Vanessa's cat, Avelino Vanessa at graduation with her mother in 2008 Vanessa's father

Vanessa's cat, Avelino; Vanessa at graduation with her mother in 2008;
her father in his office in Lima

When asked further about the role of Spanish in her use of digital technology, she explains:

"Spanish seems to be relevant once I [leave campus], and come back home from school. Spanish is what my husband and I speak at home…. Both languages seem to have their spaces in my lives (academic and personal), and one hardly ever crosses the other.

Spanish is the main language of my Skype communications and texting with my family. The only e-mails I compose in Spanish are directed to one dear friend in Santiago. I only open one Peruvian website (online newspaper) in Spanish, and lately, my husband reads it and tells me about it during dinner.

I am fluent in Spanish and English. I grew up speaking both. I have just realized that I use them today, just as I learned them growing up—English in school, and Spanish at home. I have lost the little French I had. (But I will take lessons pretty soon!)"
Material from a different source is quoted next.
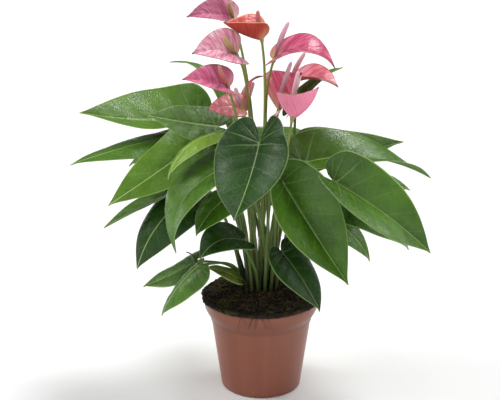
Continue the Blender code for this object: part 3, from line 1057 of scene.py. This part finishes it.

For Vanessa, English is the language that she most commonly turns to in her academic work, with her reserving Spanish for intimate moments with family and close friends, whether online or offline. As she emphasizes, English is the language she has deployed for her entire life as far as schooling is concerned; she nevertheless agonizes, like the American students in the earlier Literate Lives study (2004), over her composing while fulfilling the requirements of her course work in remarkable fashion. Although she spent a good chunk of her life in South America, when it comes to all things academic Vanessa prefers “to lose her difference rather than center it” (Romano, 1993, p. 5).